Data transfer speed between CPU and GPU

Hi all,

Say I have five steps in one algorithm. Some of them are implemented by CPU, the others are GPU based.

Step 1(GPU)
Step 2(CPU)
Step 3(GPU)
Step 4(CPU)
Step 5(GPU)

In this way, I need frequently transfer data between CPU and GPU. My data is large(30M) and I need the whole algorithm finish in a very short time(20ms).

Now, data transfer takes most of time. Any way to speed up data transfer or even ask CPU to access GPU data directly?

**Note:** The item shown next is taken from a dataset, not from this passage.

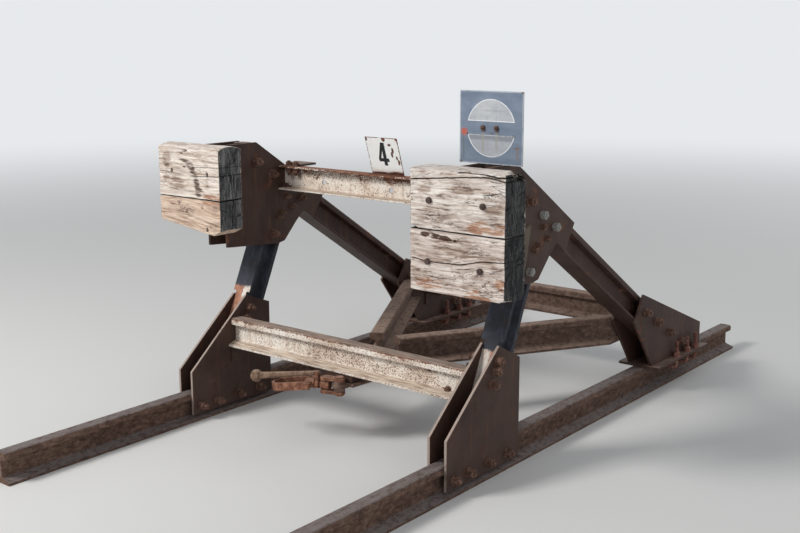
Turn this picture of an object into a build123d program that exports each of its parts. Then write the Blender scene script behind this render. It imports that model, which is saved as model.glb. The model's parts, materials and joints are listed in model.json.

You can use pinned memory to increase memory copy times. Also you could partition you calculation into smaller pieces (which are still large enough to saturate the GPU) and then process one partition while you are transferring another.

wait for your solution. External Image

Thanks. I believe zero-copy is what I needed.

In chapter 10 of this book ( ) is given an example how to use streams to saturate the gpu with calculations and how to perform asynchronous transfers while the gpu is doing something.

If you need to transfer the full 30MB before and after each of the steps, and cannot subdivide your data so that you copy to and from the device in parallel, you would need a PCI bandwidth in excess of of 6*30MB/0.020s=9GB/s even with no time spent on processing the data. So you have to find ways to minimize the data copied and to (partially) overlap copying to and from the device and processing the data.